Já célebre pela discussão filosófica e literária, a frase de Dostoiévski pode servir à discussão em inúmeras circunstâncias: “Se Deus não existe, tudo é permitido”. O russo Vladimir Putin testa hoje o que lhe é permitido na fronteira terrena ao invadir a Ucrânia sem medo do inferno. Antiga força semiceleste do equilíbrio mundial pós-segunda guerra, os Estados Unidos tentam manter a ordem intacta sem usar a força das armas. A sacra linguagem do presidente americano Joe Biden não aquece o sangue siberiano de Putin.
A citação acima é do romance Os Irmãos Karamazov, cuja temática abordava os impactos da religião e de políticas radicais do século 19, contaminado por muito fanatismo e voluntarismo. Isso rompia os valores caros ao escritor russo: a religião, o czarismo e a ordem familiar tradicional. Denunciar arroubos de radicais russos daquele tempo globalizou a literatura de Dostoiévski, repetida também em Crime e Castigo e em Os Demônios.
Esse último livro é inspirado num fato real, um assassinato de um inocente praticado por grupo de estudantes incentivado pelo niilista Nietchaiev, em 1869. Bakunin assim descreveu o revolucionário: “Quando se trata de servir ao que ele chama a causa, não hesita: nada o detém, e é tão impiedoso consigo mesmo quanto com todos os outros (…) É um fanático devotado; mas ao memo tempo um fanático muito perigoso…” Não é uma descrição de Putin, mas em parte poderia ser.
Como os grandes gênios, Dostoievski já trabalhava com o leitmotiv dos limites do homem sem a presença da religião. Em Os Demônios, o personagem Kirilov coloca a hipótese: “Se Deus existe, então toda a vontade é Dele, e fora da vontade Dele nada posso. Se não existe, então toda a vontade é minha e sou obrigado a proclamar o arbítrio”. O personagem mergulha numa divagação suicida, mais ou menos como vários países tentaram fazer na geopolítica internacional nestes tempos ainda muito estranhos.
O pequeno Putin não é um suicida, nem parece num fanático. É prático, organizado, metódico. Controla o poder com cálculo e entendeu que a maioria do povo russo gosta de um autocrata, mas buscou se consolidar com tempo — o que lhe deu até ares democráticos por breve período. Putin iniciou sua carreira ainda nos tempos da União Soviética. Viu o país se dividir e declinar. Pegou o que restou. E não é pouco. É o maior território do mundo.

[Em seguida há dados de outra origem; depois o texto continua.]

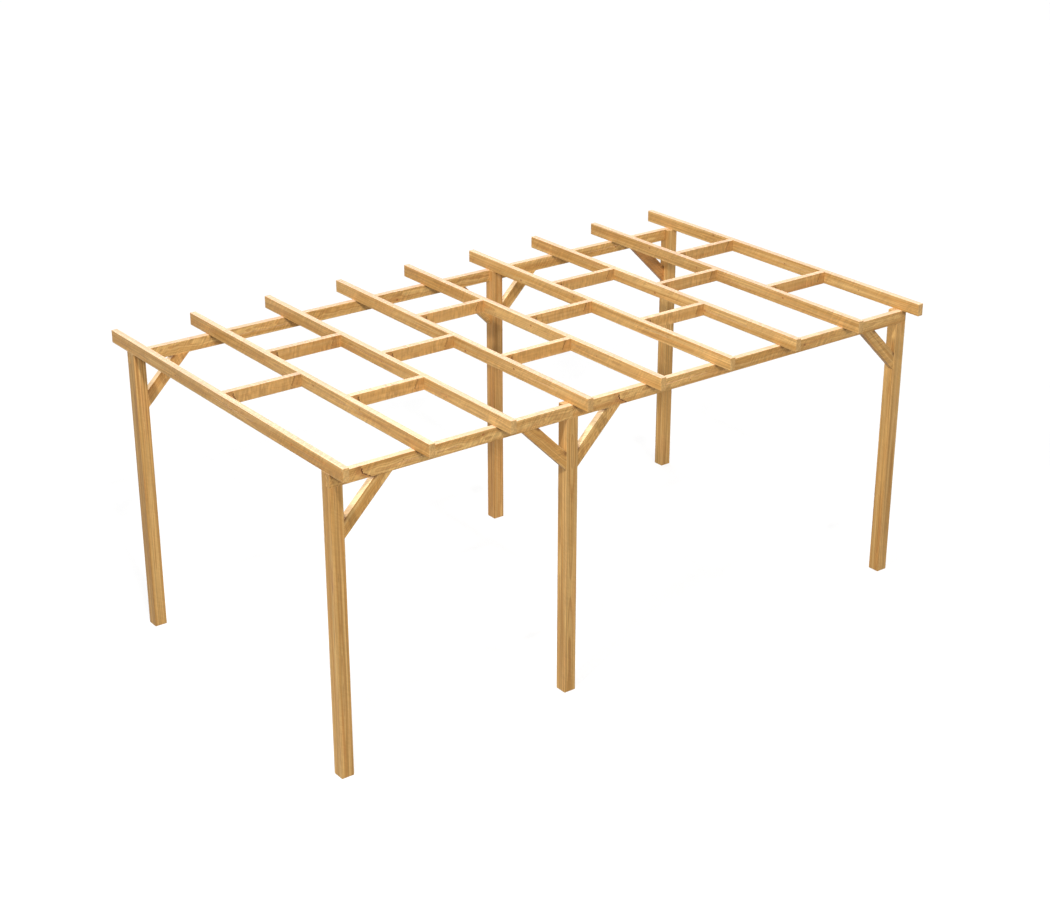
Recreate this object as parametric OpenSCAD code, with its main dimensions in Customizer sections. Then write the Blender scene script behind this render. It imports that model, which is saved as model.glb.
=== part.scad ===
// Freestanding timber pergola with a flat, open roof.
// Six square posts carry two lines of beams, one along the front and one along the rear.
// Each beam line is two pieces that meet over its middle post, and lies in laps cut
// out of the outer side of the post heads. Mitred knee braces stiffen every post
// along its beam line. Nine rafters lie across the beams and overhang both of them,
// with noggings between them: one in the first bay, two in the next, and so on.
// The front middle post stands under the fourth rafter from the left, and the rear
// one under the fourth from the right.
// X runs along the beams, Y from front to rear, Z up from the ground.
// The origin is on the ground, under the centre of the roof.

/* [Frame] */
// Depth over the outer faces of the front and rear posts
frame_depth = 2622; // [2000:1:3200]
// Height of the posts, which is also the height of the tops of the beams
post_height = 2100; // [1900:10:2600]
// Side of the square posts
post_side = 90; // [80:1:120]
// Width of the bevel that eases the long edges of every timber
arris = 3; // [1:0.5:6]

/* [Beams] */
// Thickness of a beam, front to rear
beam_thickness = 45; // [30:1:60]
// Depth of a beam, top to bottom
beam_depth = 90; // [80:1:140]

/* [Knee braces] */
// Length of a brace's run down the post and along the beam, at its outer edge
brace_leg = 356; // [300:1:500]
// Width of a brace, square to its slope
brace_width = 90; // [60:1:110]
// Thickness of a brace, front to rear
brace_thickness = 45; // [30:1:55]
// Distance that a brace stands back from the outer face of its post
brace_setback = 2.5; // [0:0.5:25]

/* [Roof] */
// Gap between two rafters, which is also the length of a nogging
rafter_gap = 564; // [450:1:700]
// Thickness of a rafter, left to right
rafter_thickness = 45; // [35:1:60]
// Depth of a rafter, top to bottom
rafter_depth = 90; // [80:1:160]
// Length of a rafter beyond the outer face of the front posts
front_overhang = 154; // [50:1:300]
// Length of a rafter beyond the outer face of the rear posts
rear_overhang = 224; // [50:1:400]
// Thickness of a nogging, front to rear
nogging_thickness = 45; // [35:1:60]
// Distance to the rear face of the front noggings from the rafters' front ends, and
// to the rear face of the rear noggings from the rafters' rear ends
nogging_place = 992; // [600:1:1000]

/* [Hidden] */
RAFTERS = 9;
BAYS = RAFTERS - 1;
// The rafter over a middle post, counted from the left in front and from the right at the rear
POST_RAFTER = 4;
ROWS = ["front", "rear"];
COLUMNS = ["left", "middle", "right"];
SIDES = ["left", "right"];
// Each brace of a row: its name, the column of its post, and which way along X it rises
BRACES = [["left", 0, 1], ["middle_left", 1, -1], ["middle_right", 1, 1], ["right", 2, -1]];
// How far a cutting shape reaches past what it cuts
OVERCUT = 5;

rafter_length = front_overhang + frame_depth + rear_overhang;
rafter_spacing = rafter_thickness + rafter_gap;

// Right and left ends of the frame, and the outer faces of the front and rear posts
frame_right = (BAYS * rafter_spacing + rafter_thickness) / 2;
frame_left = -frame_right;
front_face = -rafter_length / 2 + front_overhang;
rear_face = front_face + frame_depth;

// Height of the undersides of the beams, on the shoulders of the posts' laps
shoulder = post_height - beam_depth;

// Left face of a rafter, counted from 0
function rafter_x(i) = frame_left + i * rafter_spacing;

// The middle posts stand flush with one face of the rafter over them: its right face in
// front, and its left face at the rear
front_middle_x = rafter_x(POST_RAFTER - 1) + rafter_thickness - post_side;
rear_middle_x = rafter_x(RAFTERS - POST_RAFTER);

// Left faces of the posts, by row and column
POST_X = [
    [frame_left, front_middle_x, frame_right - post_side],
    [frame_left, rear_middle_x, frame_right - post_side]
];

// The first bay holds one nogging halfway along, the next one a front and a rear one, by turns
function bay_places(bay) = bay % 2 == 0 ? ["middle"] : ["front", "rear"];

// Front face of a nogging
function nogging_y(place) =
    place == "front" ? -rafter_length / 2 + nogging_place - nogging_thickness :
    place == "rear" ? rafter_length / 2 - nogging_place - nogging_thickness :
    -nogging_thickness / 2;

// Puts a row's parts on its face of the frame. They are drawn for the front row,
// with the outer face at y = 0, and the rear row is its mirror image.
module on_row(row) {
    if (row == 0)
        translate([0, front_face, 0]) children();
    else
        translate([0, rear_face, 0]) mirror([0, 1, 0]) children();
}

// Cross-section of a timber, with its four edges eased
module section(width, depth) {
    polygon([
        [arris, 0],
        [width - arris, 0],
        [width, arris],
        [width, depth - arris],
        [width - arris, depth],
        [arris, depth],
        [0, depth - arris],
        [0, arris]
    ]);
}

// A timber that lies along +X, thickness by depth, from the origin
module timber_x(length, thickness, depth) {
    rotate([90, 0, 90])
        linear_extrude(length) section(thickness, depth);
}

// A timber that lies along +Y, thickness by depth, from the origin
module timber_y(length, thickness, depth) {
    translate([0, length, 0])
        rotate([90, 0, 0])
            linear_extrude(length) section(thickness, depth);
}

// A post. The outer side of its head is cut away down to a shoulder that carries the
// beam, and the inner side stands up behind the beam.
module post(row, column) {
    color("#c8a064")
        on_row(row)
            translate([POST_X[row][column], 0, 0])
                difference() {
                    linear_extrude(post_height) section(post_side, post_side);
                    translate([-OVERCUT, -OVERCUT, shoulder])
                        cube([
                            post_side + 2 * OVERCUT,
                            beam_thickness + OVERCUT,
                            beam_depth + OVERCUT
                        ]);
                }
}

// One of the two pieces of a beam line, from the frame's end to the middle of its middle post
module beam(row, side) {
    joint = POST_X[row][1] + post_side / 2;
    start = side == "left" ? frame_left : joint;
    end = side == "left" ? joint : frame_right;
    color("#be945e")
        on_row(row)
            translate([start, 0, shoulder])
                timber_x(end - start, beam_thickness, beam_depth);
}

// A knee brace at 45 degrees, in the corner between a post and the beam. It rises to the
// left (direction -1) or to the right (direction 1). Its foot is mitred against the side
// of the post, and its head against the underside of the beam.
module brace(row, column, direction) {
    foot = POST_X[row][column] + (direction > 0 ? post_side : 0);
    color("#c4965a")
        on_row(row)
            translate([foot, brace_setback, shoulder])
                mirror([direction > 0 ? 0 : 1, 0, 0])
                    intersection() {
                        translate([0, 0, -brace_leg])
                            rotate([0, -45, 0])
                                translate([-OVERCUT, 0, 0])
                                    timber_x(
                                        brace_leg * sqrt(2) + 2 * OVERCUT,
                                        brace_thickness,
                                        brace_width
                                    );
                        translate([0, -OVERCUT, -brace_leg - OVERCUT])
                            cube([
                                brace_leg + OVERCUT,
                                brace_thickness + 2 * OVERCUT,
                                brace_leg + OVERCUT
                            ]);
                    }
}

// A rafter, laid across the tops of both beams, with square ends
module rafter(i) {
    color("#d2a96e")
        translate([rafter_x(i), -rafter_length / 2, post_height])
            timber_y(rafter_length, rafter_thickness, rafter_depth);
}

// A nogging between the two rafters of a bay, as deep as they are
module nogging(bay, place) {
    color("#c9a46c")
        translate([rafter_x(bay) + rafter_thickness, nogging_y(place), post_height])
            timber_x(rafter_gap, nogging_thickness, rafter_depth);
}

for (row = [0 : 1]) {
    for (column = [0 : 2])
        post(row, column);

    for (side = SIDES)
        beam(row, side);

    for (b = BRACES)
        brace(row, b[1], b[2]);
}

for (i = [0 : RAFTERS - 1])
    rafter(i);

for (bay = [0 : BAYS - 1])
    for (place = bay_places(bay))
        nogging(bay, place);
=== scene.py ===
"""Looks of the freestanding timber pergola.

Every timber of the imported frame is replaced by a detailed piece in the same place: rounded
arrises, drying cracks cut into its faces, shallow knots, and a wood material that runs along
the timber's own length. All lengths are in metres.
"""
import math
import random
from collections import namedtuple

import bpy
import numpy as np
from mathutils import Matrix, Vector


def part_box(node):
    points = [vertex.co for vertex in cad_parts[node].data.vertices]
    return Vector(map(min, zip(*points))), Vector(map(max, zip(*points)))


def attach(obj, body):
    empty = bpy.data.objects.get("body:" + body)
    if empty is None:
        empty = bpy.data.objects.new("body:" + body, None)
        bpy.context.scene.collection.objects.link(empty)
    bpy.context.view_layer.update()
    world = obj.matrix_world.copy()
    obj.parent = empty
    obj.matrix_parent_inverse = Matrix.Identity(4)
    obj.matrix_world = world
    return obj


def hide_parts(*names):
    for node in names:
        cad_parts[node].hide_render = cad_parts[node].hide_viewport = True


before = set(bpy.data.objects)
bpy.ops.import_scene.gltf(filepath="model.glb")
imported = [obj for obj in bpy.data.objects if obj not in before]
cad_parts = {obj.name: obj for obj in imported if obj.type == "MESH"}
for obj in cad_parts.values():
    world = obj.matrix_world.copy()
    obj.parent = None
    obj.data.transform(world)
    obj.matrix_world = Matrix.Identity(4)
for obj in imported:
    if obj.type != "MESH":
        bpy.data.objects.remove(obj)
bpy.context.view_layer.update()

# ---------------------------------------------------------------- sizes
ARRIS = 0.0018  # radius of the rounded long edges
ARRIS_TURNS = (30, 60)  # degrees round an arris at which the mesh has vertices
EDGE_FADE = 0.002  # how far the wear of an arris reaches into a face
EDGE_WEAR = 0.6  # the wear where an arris meets a face, as a share of that on the arris
END_EASE = 0.001  # bevel round the sawn ends
END_WEAR = 0.7  # the wear behind that bevel, as a share of that on it
MITRE_EASE = 0.0004  # the bevel on the braces, whose ends bear on other timbers
CAP_INSET = 0.004  # how far the wear of an end reaches, over the end grain and lengthwise
BRACE_WIDTH = 0.090  # width of a brace, square to its slope
SHARP_ANGLE = 50  # degrees between two faces from which the edge between them stays sharp

COLUMN_STEP = 0.012  # spacing of the mesh across a face
COLUMN_GAP = 0.002  # and the least there
RING_STEP = 0.060  # spacing of the mesh along a timber
RING_GAP = 0.0025  # and the least there
SHORT_TIMBER = 0.6  # a timber shorter than this has a finer mesh
SHORT_STEPS = 24  # and that many steps along it

CRACK_HALF = 0.0008  # half the width of a drying crack
CRACK_DARK = 0.0015  # a crack this deep gets the full painted shade inside it
CRACK_STEP = 0.020  # spacing of the mesh along a crack
CRACK_STEPS = 8  # and the fewest steps along it
CRACK_END = 0.12  # a crack stops this far before the timber's end
CRACK_CLEAR = 0.0032  # no other vertices lie so close to the path of a crack

KNOT_DISH = 0.0005  # depth of the hollow over a knot
KNOT_STRETCH = 1.25  # a knot's length along the grain over its width
KNOT_DEPTH = 0.2  # a knot would taper to nothing so far from the timber's middle
KNOT_REACH = 0.060  # a knot disturbs the grain this far from its middle
FLAT = 0.99  # a vertex that faces so squarely is on a flat face, where a knot is dished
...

A Rússia está entre a Europa, Ásia e Oriente Médio. E tem imenso arsenal atômico. Sua longa história é marcada por invasões, expansionismo e contração após a queda do Muro de Berlim. Teve conflitos em todas fronteiras, com várias etnias — o que gerou uma psiquê desconfiada. Passou por ditadores como Ivan, o Terrível, e Stalin, na verdade nascido na Geórgia e que, quando revolucionário, adotou o premonitório codinome de Biesochvilli (demônio, tal como o romance o escritor russo).
Ao ver a Organização do Tratado do Atlântico Norte (Otan) se mover para a vizinha Ucrânia, Putin encontrou terreno para jogar contra todos os planos com razão estratégica. E isso num momento em que os Estados Unidos já são desafiados do ponto de vista econômico com a ascensão da China. Os xerifes do mundo passam a impressão de cansaço, desgastes depois dos erros sequenciais no Iraque, na Síria e no Afeganistão, muito mais custosos e sem garantia de sucesso. O mundo não ficou mais seguro depois dessas incursões. Futuras ações com pretexto heróico não estão em alta nas bandas de Tio Sam.

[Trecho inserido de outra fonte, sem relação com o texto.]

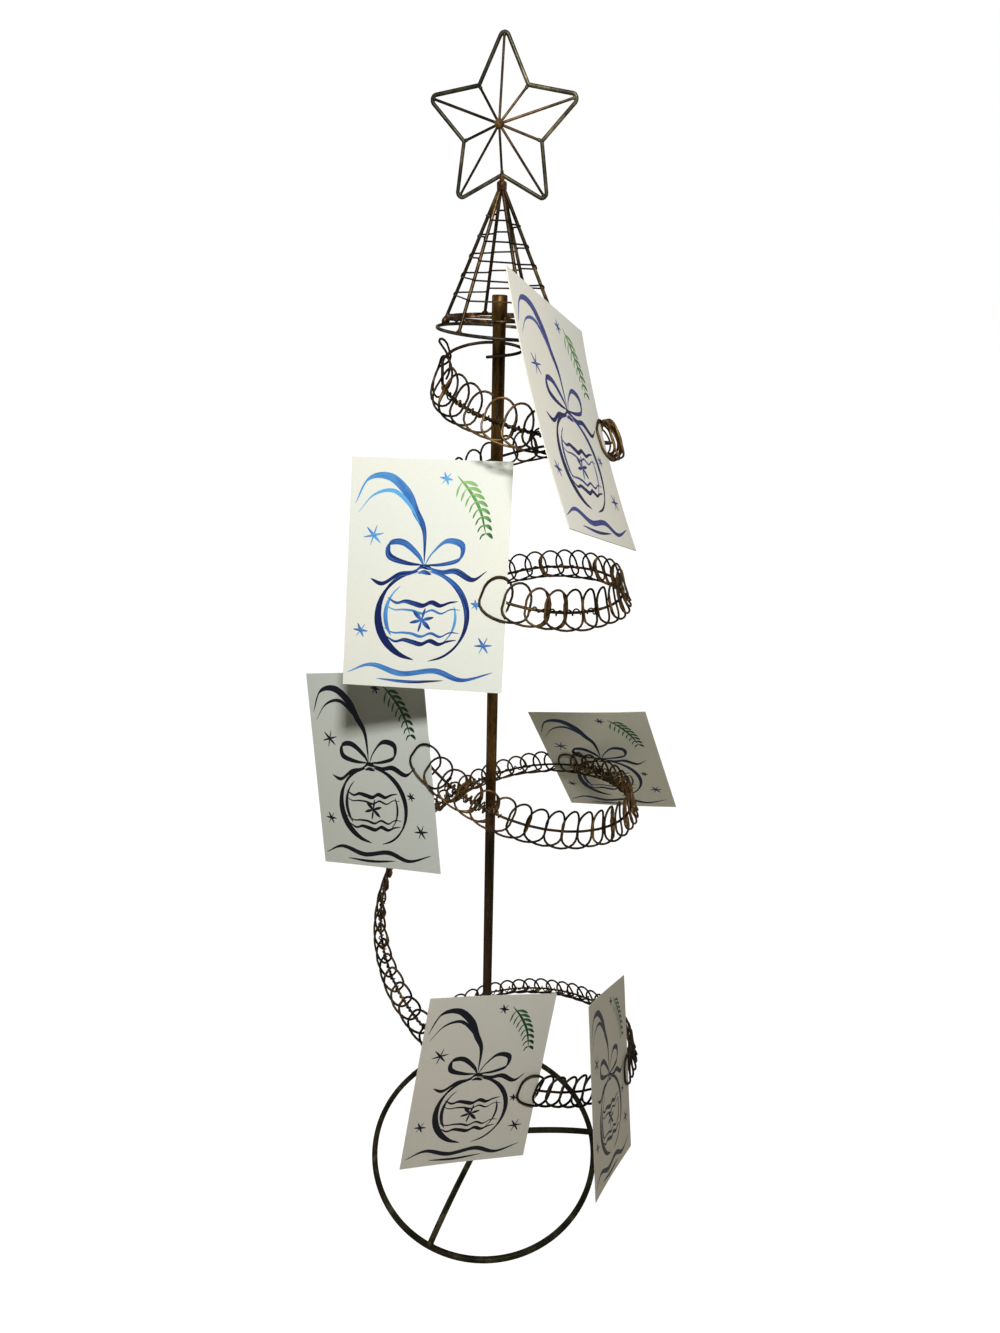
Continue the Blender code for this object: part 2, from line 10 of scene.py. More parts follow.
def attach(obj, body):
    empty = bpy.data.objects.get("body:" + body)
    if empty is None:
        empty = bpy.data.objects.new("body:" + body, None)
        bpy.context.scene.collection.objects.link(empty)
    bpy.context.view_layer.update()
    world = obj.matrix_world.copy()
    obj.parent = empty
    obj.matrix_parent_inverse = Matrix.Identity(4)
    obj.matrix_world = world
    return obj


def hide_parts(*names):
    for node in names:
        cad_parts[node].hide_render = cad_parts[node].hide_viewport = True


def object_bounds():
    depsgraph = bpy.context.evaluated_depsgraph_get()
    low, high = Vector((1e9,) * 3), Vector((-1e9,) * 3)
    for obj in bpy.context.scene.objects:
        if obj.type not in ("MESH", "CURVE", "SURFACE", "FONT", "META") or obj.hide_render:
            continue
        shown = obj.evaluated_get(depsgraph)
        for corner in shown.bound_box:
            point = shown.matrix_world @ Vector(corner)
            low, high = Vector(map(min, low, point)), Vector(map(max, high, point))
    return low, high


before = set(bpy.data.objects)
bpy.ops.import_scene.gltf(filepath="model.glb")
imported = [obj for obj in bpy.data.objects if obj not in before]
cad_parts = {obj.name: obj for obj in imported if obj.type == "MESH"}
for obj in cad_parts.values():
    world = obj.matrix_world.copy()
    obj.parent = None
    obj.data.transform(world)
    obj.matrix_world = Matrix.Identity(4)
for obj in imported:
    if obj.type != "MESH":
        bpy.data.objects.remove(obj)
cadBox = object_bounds()
poleFoot = array([-0.0187, 0.0188, 0.0])  # where the pole meets the floor
upwards = array([0.0, 0.0, 1.0])
gap = 0.0003  # between pieces that touch


# Each vector divided by its length
def unit(vectors):
    return vectors / np.linalg.norm(vectors, axis=-1, keepdims=True)


# Points round the pole: (radius * cos azimuth, radius * sin azimuth, height)
def around(radius, azimuth, height):
    turn = radians(azimuth)
    return stack(np.broadcast_arrays(radius * cos(turn), radius * sin(turn), height), -1)


# Even angles of a full turn
def roundTurn(count):
    return 2 * np.pi * arange(count) / count


# Length from the start to each point: the sum of the distances so far
def lengthsAlong(path):
    return concatenate([[0.0], np.cumsum(np.linalg.norm(np.diff(path, axis=0), axis=1))])


# Rows read at given lengths, straight between the rows at the stations
def readAt(lengths, stations, rows):
    return stack([np.interp(lengths, stations, rows[:, k]) for k in range(3)], 1)


# Smooth curve through rows, read at places counted in rows: a cubic between each pair with their mean
# slopes, where "before" and "after" stand in for the rows past the ends
def curveAt(place, rows, before, after):
    rows = concatenate([[before], rows, [after]])
    i = np.clip(np.floor(place), 0, len(rows) - 4).astype(int)
    t = place - i
    a, b, c, d = (rows[i.ravel() + k] for k in range(4))
    return (2 * b + (c - a) * t + (2 * a - 5 * b + 4 * c - d) * t ** 2 + (3 * b - a - 3 * c + d) * t ** 3) / 2


# Every inner point averaged with its neighbours: (before + 2 * own + after) / 4
def smoothed(path, times):
    for _ in range(times):
        path = concatenate([path[:1], (path[:-2] + 2 * path[1:-1] + path[2:]) / 4, path[-1:]])
    return path


# Extra points a step apart on the straight stretches keep a bent wire round
def evenly(path, closed, step):
    if closed:
        path = concatenate([path, path[:1]])
    lengths = lengthsAlong(path)
    fine = np.unique(concatenate([lengths, arange(0, lengths[-1], step)]))
    fine = fine[concatenate([[True], np.diff(fine) > step * 0.08])]
    points = readAt(fine, lengths, path)
    return points[:-1] if closed else points


# Quads between neighbouring rows of points, and one face over each open end. They face away from a
# tube's path; a turned profile runs the other way, so its faces are flipped
def skin(rows, columns, closeRows=False, flipped=False):
    i = arange(rows if closeRows else rows - 1)[:, None] * columns
    j = arange(columns)
    nextRow, nextColumn = (i + columns) % (rows * columns), (j + 1) % columns
    corners = stack([i + j, nextRow + j, nextRow + nextColumn, i + nextColumn], -1)
    faces = corners.reshape(-1, 4).tolist()
    if not closeRows:
        faces += [list(range(columns)), list(range((rows - 1) * columns, rows * columns))[::-1]]
    return [face[::-1] for face in faces] if flipped else faces


domeSteps = radians([70.0, 40.0, 15.0])  # the rows of a domed end, from its tip


# The first and the last row repeated for the domed ends
def padded(rows):
    return concatenate([rows[:1].repeat(len(domeSteps), 0), rows, rows[-1:].repeat(len(domeSteps), 0)])


# Tube: centre + radius * (cos turn * side + sin turn * lift), with side square to the run and to
# "across"; at an open end the radius falls as a quarter circle, so the end is domed
def tube(path, radius, across=upwards, sides=12, closed=False, dome=1.0):
    path = np.asarray(path, float)
    radius = np.broadcast_to(np.asarray(radius, float), len(path))
    across = np.broadcast_to(across, path.shape)
    ahead, behind = np.roll(path, -1, 0), np.roll(path, 1, 0)
    if not closed:
        ahead[-1], behind[0] = 2 * path[-1] - path[-2], 2 * path[0] - path[1]
    run = unit(ahead - behind)
    if not closed:
        reach, narrow = sin(domeSteps)[:, None] * dome, cos(domeSteps)
        head, tail = path[0] - run[0] * radius[0] * reach, path[-1] + run[-1] * radius[-1] * reach
        path = concatenate([head, path, tail[::-1]])
        radius = concatenate([radius[0] * narrow, radius, radius[-1] * narrow[::-1]])
        run, across = padded(run), padded(across)
    side = unit(cross(run, across))
    lift = cross(side, run)
    turn = roundTurn(sides)[:, None]
    ways = side[:, None] * cos(turn) + lift[:, None] * sin(turn)
    return (path[:, None] + radius[:, None, None] * ways).reshape(-1, 3), skin(len(path), sides, closed)


# Turned shape: each (radius, height) of the profile carried round the upright axis
def turned(profile, sides=48):
    profile = np.asarray(profile, float)
    points = around(profile[:, :1], np.degrees(roundTurn(sides)), profile[:, 1:])
    return points.reshape(-1, 3), skin(len(profile), sides, flipped=True)


# Bead of braze: centre - half length * cos polar * run + half width * sin polar * (cos turn * side
# + sin turn * lift), times a lump that waves round it
def bead(centre, run, length, width, seed, sides=10, rings=7):
    run = unit(np.asarray(run, float))
    side = unit(cross(run, upwards + 0.01))
    polar, turn = linspace(0.12, np.pi - 0.12, rings)[:, None], roundTurn(sides)
    lump = 1 + 0.10 * sin(3 * turn + seed) * sin(2 * polar + seed * 1.7)
    sizes = (-length * cos(polar), width * sin(polar) * cos(turn), width * sin(polar) * sin(turn))
    shape = stack(np.broadcast_arrays(*sizes), -1).reshape(-1, 3) / 2 * lump.reshape(-1, 1)
    return centre + shape @ stack([run, side, cross(side, run)]), skin(rings, sides)


# Several shapes as one: each one's faces count on from the points before it
def together(shapes):
    points, faces, start = [], [], 0
    for shapePoints, shapeFaces in shapes:
        points.append(shapePoints)
        faces += [[k + start for k in face] for face in shapeFaces]
        start += len(shapePoints)
    return concatenate(points), faces


# New object in the scene, for a mesh, lamp or camera
def linked(name, data):
    thing = bpy.data.objects.new(name, data)
    bpy.context.scene.collection.objects.link(thing)
    return thing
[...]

Ainda que a Europa e EUA usem fortes sanções econômicas contra a Rússia, o país é essencial no fornecimento de petróleo e gás para os europeus. Sob os encantos da agenda verde, a Alemanha liderou o desligamento das usinas nucleares e ficou nas mãos dos diabólicos gases russos. E isso não pode ser desprezado.
As agressivas reações diplomáticas ocidentais empurram Putin para o colo de Xi Jinping, o presidente da China, que se alinhou aos interesses russos porque tem os seus próprios, uma Hong Kong que volta e meia se rebela em protestos democráticos como se ainda fosse inglesa, e Taiwan, a ilha promissora e independente desde que o comunista Mao Tsé-Tung tomou o poder no continente.
A guerra e as mortes podem ficar só na Ucrânia. O mundo, entretanto, parecerá mais com o período da guerra fria, onde os blocos de influência eram mais evidentes, atuantes e o globo era bem mais dividido. Só que agora ocidente e oriente mais distantes.
No Brasil, a hora é de ser solidário a seus próprios interesses. E tomar cuidado, porque o escritor russo já ensinou que não há crime sem castigo. E torcer para que não haja nenhum suicida nesta história para agravar ainda mais o quadro internacional.